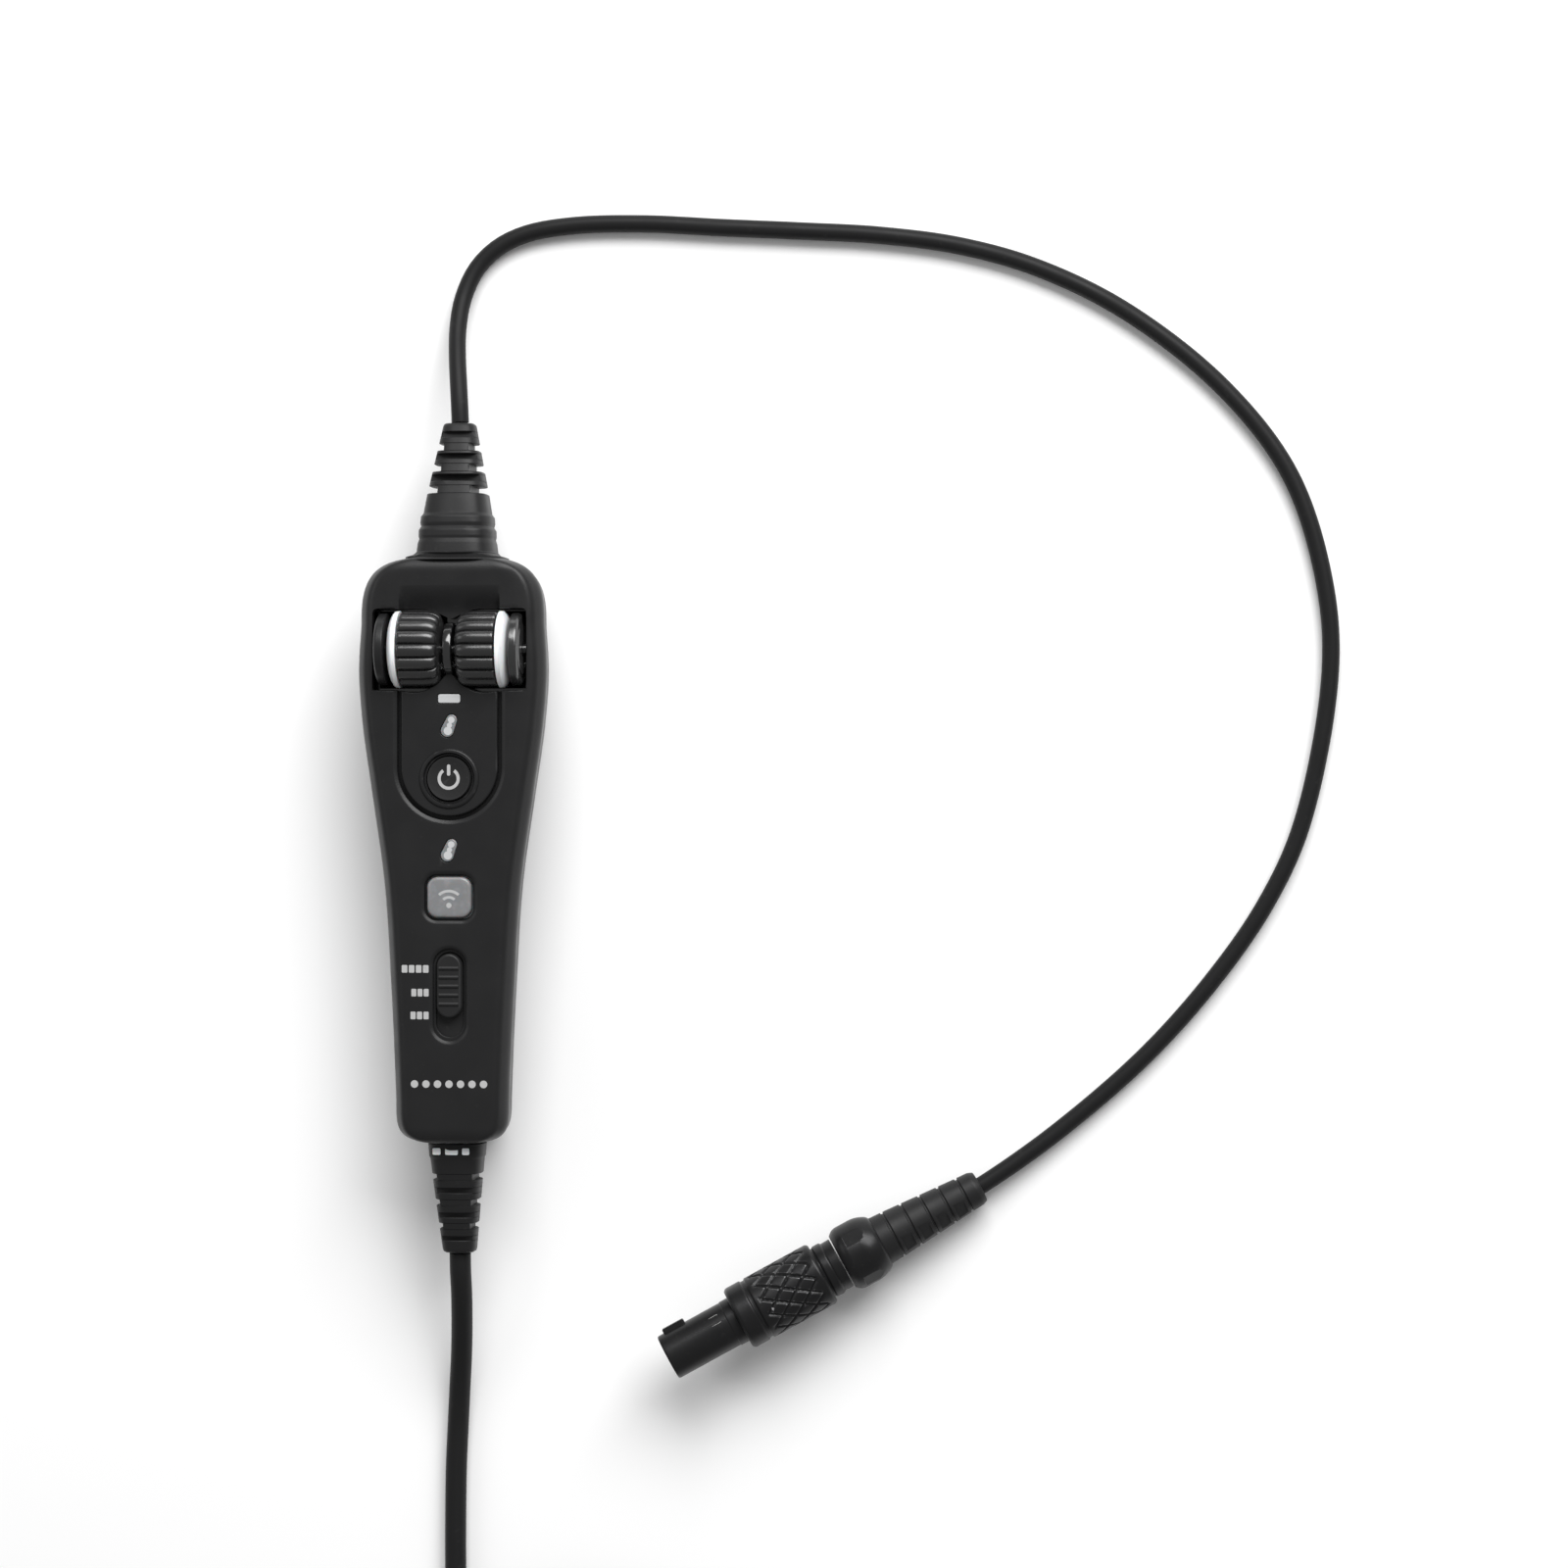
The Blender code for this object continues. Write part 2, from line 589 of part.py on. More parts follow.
def buttons():
    profile = ((0, 29.5), (4.2, 29.5), (POWER_RADIUS, 28.9), (POWER_RADIUS, 25.0), (6.1, 25.0), (6.1, 24.2),
               (1.5, 24.2), (1.5, 23.9), (0, 23.9))
    turned("power_button", profile, RUBBER, Matrix.Translation((0, POWER_Y, 0)), steps=28)
    cap = slab("wireless_button", round_square((0, WIRELESS_Y), WIRELESS_SIZE, 2.1), 26.0, FACE_Z + 0.2, GREY)
    foot = slab("foot", round_square((0, WIRELESS_Y), [side + 2.0 for side in WIRELESS_SIZE], 2.8), 25.5, 26.8,
                GREY)
    stem = box("stem", (-1.5, WIRELESS_Y - 1.5, 23.9), (1.5, WIRELESS_Y + 1.5, 25.8), GREY)
    join(cap, foot, stem)
    for name, y in (("power_switch", POWER_Y), ("wireless_switch", WIRELESS_Y)):
        body = box(name, (-3, y - 3, BOARD_Z[1] + GAP), (3, y + 3, 22.2), STEEL)
        join(body, rod("plunger", (0, y, 22.0), (0, y, 22.9), 1.6, STEEL, 12))


def mode_slider():
    knob_y = SLOT_Y + SLOT_SIZE[1] / 2 - GAP - KNOB_LENGTH / 2
    knob_size = (SLOT_SIZE[0] - 2 * GAP, KNOB_LENGTH)
    knob = slab("mode_slider", stadium((0, knob_y), knob_size), 26.0, FACE_Z + 0.9, RUBBER)
    plate = slab("plate", round_square((0, SLOT_Y + 1.9), (8.8, 23.2), 1.0), 25.6, 26.9, RUBBER)
    peg = box("peg", (-1.2, SLOT_Y + 0.7, 23.9), (1.2, SLOT_Y + 3.1, 25.8), RUBBER)
    join(knob, plate, peg)
    box("slide_switch", (-3.6, SLOT_Y - 8, BOARD_Z[1] + GAP), (3.6, SLOT_Y + 8, 23.6), STEEL)


# ---------------------------------------------------------------- inside

def main_board():
    outline = [(-9.6, -62), (9.6, -62), (11.0, -12), (15.6, 12), (16.4, 31), (-16.4, 31), (-15.6, 12), (-11.0, -12)]
    made = slab("main_board", outline, *BOARD_Z, GREEN)
    holes = [rod(f"hole_{i}", (x, y, 10), (x, y, 30), POST_RADIUS + 0.4, GREEN, 12)
             for i, (x, y, _) in enumerate(SCREW_SPOTS)]
    cut(made, *holes)
    box("radio_shield", (-6.5, -6.2, BOARD_Z[1] + GAP), (6.5, 6.2, 23.4), STEEL)
    box("audio_processor", (-5.0, -50.5, 16.4), (5.0, -40.5, BOARD_Z[0] - GAP), BLACK)


def battery_bay():
    roof = housing_loft("battery_bay", 1.8, 1.8, 1.8, material=BLACK)
    block = box("block", (-30, 3.9, 4.9), (30, 59.0, 17.7), BLACK)
    trim(roof, block, solver="MANIFOLD")
    room = box("room", (-30, 5.0, -5), (30, 70, 16.9), BLACK)
    cut(roof, room, solver="MANIFOLD")
    for word, side in (("left", -1), ("right", 1)):
        x = side * CELL_X
        terminal_y = CELL_Y[1] if side > 0 else CELL_Y[0]
        frame = Matrix.Translation((x, terminal_y, CELL_Z)) @ Matrix.Rotation(-side * math.pi / 2, 4, "X")
        length = CELL_LENGTH
        profile = ((0, 0), (2.7, 0), (2.7, -1.3), (CELL_RADIUS, -1.3), (CELL_RADIUS, -length), (0, -length))
        turned(f"battery_{word}", profile, CELL, frame, steps=18)
        spring(f"battery_spring_{word}", x, side)
    box("battery_contact", (-11, 58.0, 6.4), (11, 58.4, 12.8), STEEL)


def spring(name, x, side):
    """A conical contact spring that presses on the cell's lower end."""
    turns, wire = 2.2, 0.3
    low, high = 5.3 + wire, CELL_Y[0] - GAP - wire
    count = 26
    points = []
    for i in range(count):
        t = i / (count - 1)
        angle = 2 * math.pi * turns * t
        radius = 4.2 - 1.9 * t
        points.append((x + radius * math.cos(angle), low + (high - low) * t, CELL_Z + radius * math.sin(angle)))
    return cord(name, points, wire, STEEL, 0)


# ---------------------------------------------------------------- boots, cords and plugs

def droop(point):
    """Lowers a boot's far end, as the cord's weight does."""
    reach = abs(point[1]) - TOP_END if point[1] > 0 else abs(point[1]) + BOTTOM_END
    run = BOOT_TIP - (TOP_END if point[1] > 0 else -BOTTOM_END)
    t = min(1.0, max(0.0, reach / run))
    return (point[0], point[1], point[2] - BOOT_DROOP * t**1.5)


def boot_profile(stations, inner_end, neck, flange):
    """A moulded boot from its tip down to the flange that is held inside the housing."""
    start = stations[0][1]
    tail = ((neck, start), (neck, inner_end[1]), (flange, inner_end[1]), (flange, inner_end[0]),
            (0, inner_end[0]))
    tip = stations[-1]
    return [(0, tip[1])] + [tuple(station) for station in reversed(stations)] + list(tail)


def boots():
    """Each boot's stations are (radius, distance from the middle of the module), with its grooves."""
    top = [(9.0, 63.6), (8.7, 66.2), (8.2, 67.8), (8.05, 70.3), (7.6, 72.2), (6.6, 77.2), (4.5, 77.5), (4.5, 79.4),
           (5.9, 79.7), (5.3, 82.2), (3.9, 82.5), (3.9, 84.4), (4.9, 84.7), (4.4, 87.2), (3.0, 87.5), (3.0, 89.2),
           (4.0, 89.5), (3.5, BOOT_TIP)]
    bottom = [(6.35, 68.8), (6.0, 72.0), (5.6, 75.5), (4.6, 75.8), (4.6, 77.0), (5.4, 77.3), (5.0, 81.3),
              (4.1, 81.6), (4.1, 82.8), (4.7, 83.1), (4.3, 86.3), (3.4, 86.6), (3.4, 87.8), (3.9, 88.1),
              (3.55, BOOT_TIP)]
    out = Matrix.Translation((0, 0, BOOT_Z))
    turned("top_boot", boot_profile(top, (60.2, 61.3), 4.0, 5.4), RUBBER,
           out @ Matrix.Rotation(-math.pi / 2, 4, "X"), steps=16, reshape=droop)
    turned("bottom_boot", boot_profile(bottom, (65.3, 66.5), 4.0, 5.4), RUBBER,
           out @ Matrix.Rotation(math.pi / 2, 4, "X"), steps=16, reshape=droop)


def plug_frame():
    """A frame whose Z runs along the round plug from its tail to its tip."""
    return (Matrix.Translation(PLUG_TAIL) @ Matrix.Rotation(PLUG_HEADING, 4, "Z")
            @ Matrix.Rotation(math.pi / 2 - PLUG_PITCH, 4, "Y"))


def round_plug():
    frame = plug_frame()
    boot = [(0, 25.9), (5.3, 25.9), (5.3, 22.9)]
    for ring in range(4):
        crest = 22.9 - 5.3 * ring
        radius = 5.2 - 0.33 * ring
        boot += [(radius - 0.6, crest - 0.2), (radius - 0.6, crest - 1.0), (radius, crest - 1.2)]
    boot += [(3.95, 1.2), (3.6, 0), (0, 0)]
    turned("plug_boot", boot, RUBBER, frame, steps=16)
    nut = ((0, 35.6), (6.9, 35.6), (7.65, 34.8), (7.65, 27.6), (7.0, 26.2), (0, 26.2))
    turned("plug_collet_nut", nut, DARK_METAL, frame, steps=20)
    sleeve = ((6.35, 62.4), (7.0, 62.4), (7.45, 61.9), (7.45, 58.2), (7.15, 58.0), (7.15, 57.4), (7.45, 57.2),
              (7.45, 41.2), (7.0, 40.7), (6.35, 40.7))
    turned("plug_sleeve", sleeve, DARK_METAL, frame, steps=20, closed=True)
    nose = ((0, 73.4), (4.5, 73.4), (4.5, 80.4), (5.0, 80.4), (5.3, 80.1), (5.3, 62.4), (6.0, 62.2), (6.0, 35.9),
            (0, 35.9))
    key = box("key", (-1.3, 4.9, 71.5), (1.3, 6.1, 78.5), DARK_METAL)
    key.data.transform(Matrix.Scale(MM, 4) @ frame @ Matrix.Rotation(KEY_TURN, 4, "Z") @ Matrix.Scale(1 / MM, 4))
    join(turned("plug_nose", nose, DARK_METAL, frame, steps=20), key)
    insert = ((0, 77.0), (4.2, 77.0), (4.2, 73.7), (0, 73.7))
    turned("plug_insert", insert, BLACK, frame, steps=16)
    for i in range(6):
        angle = math.radians(60 * i + 20)
        spot = (2.5 * math.cos(angle), 2.5 * math.sin(angle))
        rod(f"plug_pin_{i + 1}", frame @ Vector((*spot, 77.3)), frame @ Vector((*spot, 79.6)), 0.45, GOLD, 8)


def headset_connector():
    frame = Matrix.Translation(CONNECTOR_TAIL) @ Matrix.Rotation(math.pi / 2, 4, "Y")
    boot = [(0, 16), (3.9, 16), (3.9, 13.5), (3.3, 13.3), (3.3, 12.6), (3.8, 12.4), (3.6, 8.5), (3.1, 8.3), (3.1, 7.6),
            (3.5, 7.4), (3.2, 0), (0, 0)]
    turned("connector_boot", boot, RUBBER, frame, steps=16)
    shell = [(0, 32.3), (4.1, 32.3), (4.5, 31.9), (4.5, 17.0), (4.1, 16.3), (0, 16.3)]
    turned("connector_shell", shell, DARK_METAL, frame, steps=20)
    nose = [(0, 38.0), (2.4, 38.0), (2.4, 40.6), (3.0, 40.6), (3.2, 40.3), (3.2, 32.6), (0, 32.6)]
    turned("connector_nose", nose, DARK_METAL, frame, steps=16)


def cords():
    cord("plug_cord", smooth(PLUG_CORD_ROUTE, 8.0), PLUG_CORD_RADIUS, CABLE)
    cord("headset_cord", smooth(HEADSET_CORD_ROUTE, 9.0), HEADSET_CORD_RADIUS, CABLE)
    inner = COIL_RADIUS - 3 * HEADSET_CORD_RADIUS - 0.1
    outer = COIL_RADIUS + 3 * HEADSET_CORD_RADIUS + 0.1
    top = COIL_LIFT + 3.9 * HEADSET_CORD_RADIUS
    profile = ((outer, top - 3), (outer, COIL_LIFT), (inner, COIL_LIFT), (inner, top - 3), (inner + 3, top),
               (outer - 3, top))
    turned("headset_cord_coil", profile, CABLE, Matrix.Translation((*COIL_CENTRE, 0)), steps=40, closed=True)
    exit_y = COIL_CENTRE[1] - COIL_RADIUS - HEADSET_CORD_RADIUS
    tail = ((COIL_CENTRE[0] + 24.5, exit_y - 0.3, 6.9), (COIL_CENTRE[0] + 29, exit_y - 0.9, 5.9),
            (COIL_CENTRE[0] + 33.5, exit_y - 1.8, 4.9), (CONNECTOR_TAIL[0] - 4.5, *CONNECTOR_TAIL[1:]),
            (CONNECTOR_TAIL[0] - 1.2 * GAP, *CONNECTOR_TAIL[1:]))
    cord("headset_cord_tail", smooth(tail, 4.0), HEADSET_CORD_RADIUS, CABLE)


# ---------------------------------------------------------------- everything

clear_scene()
PARTS = new_collection(MODULE)
BLACK = new_material("satin_black_plastic", (0.018, 0.018, 0.019), 0.42)
RUBBER = new_material("soft_black_rubber", (0.022, 0.022, 0.023), 0.62)
GLOSS = new_material("gloss_black_plastic", (0.02, 0.02, 0.02), 0.18)
WHITE = new_material("white_lens_plastic", (0.82, 0.83, 0.84), 0.3)
GREY = new_material("smoke_grey_plastic", (0.3, 0.3, 0.31), 0.35)
DARK_METAL = new_material("black_anodised_metal", (0.02, 0.02, 0.022), 0.35, 0.8)
STEEL = new_material("plated_steel", (0.6, 0.6, 0.6), 0.3, 1.0)
GOLD = new_material("gold_plated_pin", (0.83, 0.6, 0.25), 0.25, 1.0)
CABLE = new_material("black_cable_jacket", (0.02, 0.02, 0.021), 0.5)
GREEN = new_material("circuit_board", (0.02, 0.16, 0.06), 0.5)
CELL = new_material("battery_sleeve", (0.1, 0.22, 0.4), 0.35)

front_case()
rear_case()
battery_door()
case_screws()
volume_wheels()
control_panel()
lights()
buttons()
mode_slider()
main_board()
battery_bay()
boots()
round_plug()
headset_connector()
cords()
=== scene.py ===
"""The looks of the in-line control module: camera, light, materials and fine meshes round the CAD frame.

Lengths are in millimetres, as in part.py. mesh_object() and line() turn them into metres.
"""

import math

import bmesh
import bpy
import numpy as np
from mathutils import Matrix, Vector


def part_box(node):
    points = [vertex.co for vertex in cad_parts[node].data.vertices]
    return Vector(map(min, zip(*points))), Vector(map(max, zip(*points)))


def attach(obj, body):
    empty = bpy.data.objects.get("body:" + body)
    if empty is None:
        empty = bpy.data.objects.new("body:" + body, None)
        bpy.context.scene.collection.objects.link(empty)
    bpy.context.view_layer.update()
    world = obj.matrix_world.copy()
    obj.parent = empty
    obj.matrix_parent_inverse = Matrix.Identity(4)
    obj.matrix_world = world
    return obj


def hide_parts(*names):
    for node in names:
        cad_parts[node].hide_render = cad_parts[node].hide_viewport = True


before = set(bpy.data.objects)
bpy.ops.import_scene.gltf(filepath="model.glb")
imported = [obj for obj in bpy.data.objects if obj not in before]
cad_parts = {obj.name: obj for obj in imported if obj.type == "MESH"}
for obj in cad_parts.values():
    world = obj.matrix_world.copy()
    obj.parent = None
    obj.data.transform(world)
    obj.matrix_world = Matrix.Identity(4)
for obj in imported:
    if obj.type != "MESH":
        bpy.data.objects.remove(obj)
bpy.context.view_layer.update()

MM = 0.001
GAP = 0.3
SHARP_ANGLE = math.radians(35)
WELD_DISTANCE = 0.000004  # in metres
AXIS_HOLE = 0.02  # the radius that turned shapes keep on their axis
FINE = 96  # sides of the larger round pieces
# Heights where cutters end: under the back, below the face's wall and above the face.
UNDER, BELOW, ABOVE = -5, 20, 40


def low(node):
    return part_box(node)[0] / MM


def high(node):
    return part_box(node)[1] / MM


def middle(node):
    return (low(node) + high(node)) / 2


# Housing
TOP_END = high("front_case").y + 0.1
BOTTOM_END = low("front_case").y - 0.05
FACE_Z = high("front_case").z
PARTING_Z = (low("front_case").z + high("rear_case").z) / 2
SIDE_WALL = 1.4
FRONT_WALL = 1.8
FACE_INSET = 2.3
RIM_DROP = 3.0
SHOULDER_START = 0.62  # share of the half-width where the face starts to roll off
SHOULDER_DROP = 1.0
BELLY_INSET = 1.9
BELLY_Z = 9.0
BACK_INSET = 5.9
SCOOP_DEPTH = 3.4
SCOOP_TOP = (5.1, 7.1)
SCOOP_BOTTOM = (-54.0, -45.0)
SEAM_DEPTH = 0.35
END_REACH = 3.5
HALF_WIDTHS = ((-59, 12.95), (-32, 14.15), (-10, 15.6), (10, 18.4), (26, 20.65), (38, 21.45), (48, 20.9))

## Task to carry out
Quote exactly the opening line of the material above and every line after it, up to and including the line that contains "- GAP), BLACK)".

## Response to the exercise
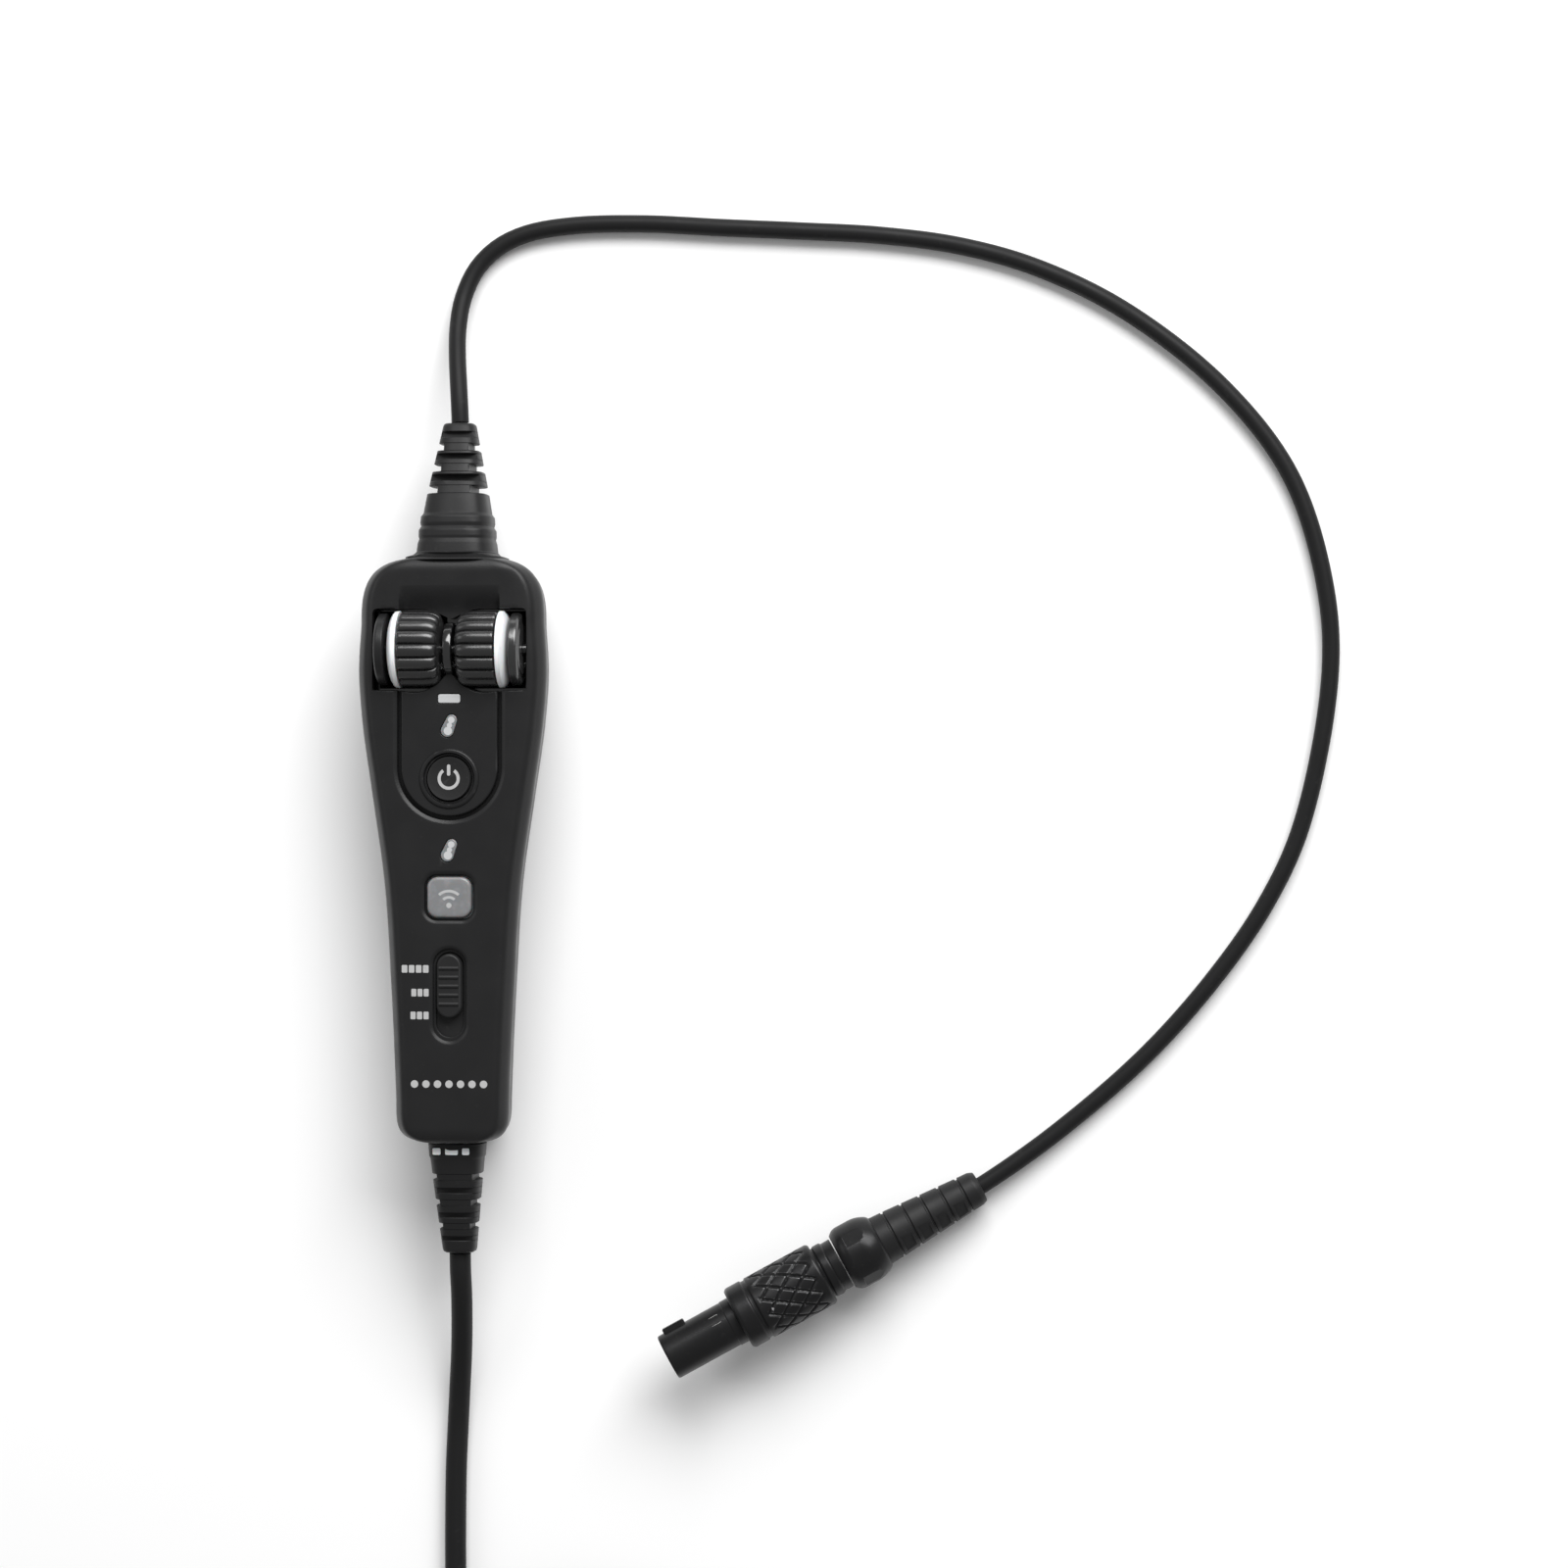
The Blender code for this object continues. Write part 2, from line 589 of part.py on. More parts follow.
def buttons():
    profile = ((0, 29.5), (4.2, 29.5), (POWER_RADIUS, 28.9), (POWER_RADIUS, 25.0), (6.1, 25.0), (6.1, 24.2),
               (1.5, 24.2), (1.5, 23.9), (0, 23.9))
    turned("power_button", profile, RUBBER, Matrix.Translation((0, POWER_Y, 0)), steps=28)
    cap = slab("wireless_button", round_square((0, WIRELESS_Y), WIRELESS_SIZE, 2.1), 26.0, FACE_Z + 0.2, GREY)
    foot = slab("foot", round_square((0, WIRELESS_Y), [side + 2.0 for side in WIRELESS_SIZE], 2.8), 25.5, 26.8,
                GREY)
    stem = box("stem", (-1.5, WIRELESS_Y - 1.5, 23.9), (1.5, WIRELESS_Y + 1.5, 25.8), GREY)
    join(cap, foot, stem)
    for name, y in (("power_switch", POWER_Y), ("wireless_switch", WIRELESS_Y)):
        body = box(name, (-3, y - 3, BOARD_Z[1] + GAP), (3, y + 3, 22.2), STEEL)
        join(body, rod("plunger", (0, y, 22.0), (0, y, 22.9), 1.6, STEEL, 12))


def mode_slider():
    knob_y = SLOT_Y + SLOT_SIZE[1] / 2 - GAP - KNOB_LENGTH / 2
    knob_size = (SLOT_SIZE[0] - 2 * GAP, KNOB_LENGTH)
    knob = slab("mode_slider", stadium((0, knob_y), knob_size), 26.0, FACE_Z + 0.9, RUBBER)
    plate = slab("plate", round_square((0, SLOT_Y + 1.9), (8.8, 23.2), 1.0), 25.6, 26.9, RUBBER)
    peg = box("peg", (-1.2, SLOT_Y + 0.7, 23.9), (1.2, SLOT_Y + 3.1, 25.8), RUBBER)
    join(knob, plate, peg)
    box("slide_switch", (-3.6, SLOT_Y - 8, BOARD_Z[1] + GAP), (3.6, SLOT_Y + 8, 23.6), STEEL)


# ---------------------------------------------------------------- inside

def main_board():
    outline = [(-9.6, -62), (9.6, -62), (11.0, -12), (15.6, 12), (16.4, 31), (-16.4, 31), (-15.6, 12), (-11.0, -12)]
    made = slab("main_board", outline, *BOARD_Z, GREEN)
    holes = [rod(f"hole_{i}", (x, y, 10), (x, y, 30), POST_RADIUS + 0.4, GREEN, 12)
             for i, (x, y, _) in enumerate(SCREW_SPOTS)]
    cut(made, *holes)
    box("radio_shield", (-6.5, -6.2, BOARD_Z[1] + GAP), (6.5, 6.2, 23.4), STEEL)
    box("audio_processor", (-5.0, -50.5, 16.4), (5.0, -40.5, BOARD_Z[0] - GAP), BLACK)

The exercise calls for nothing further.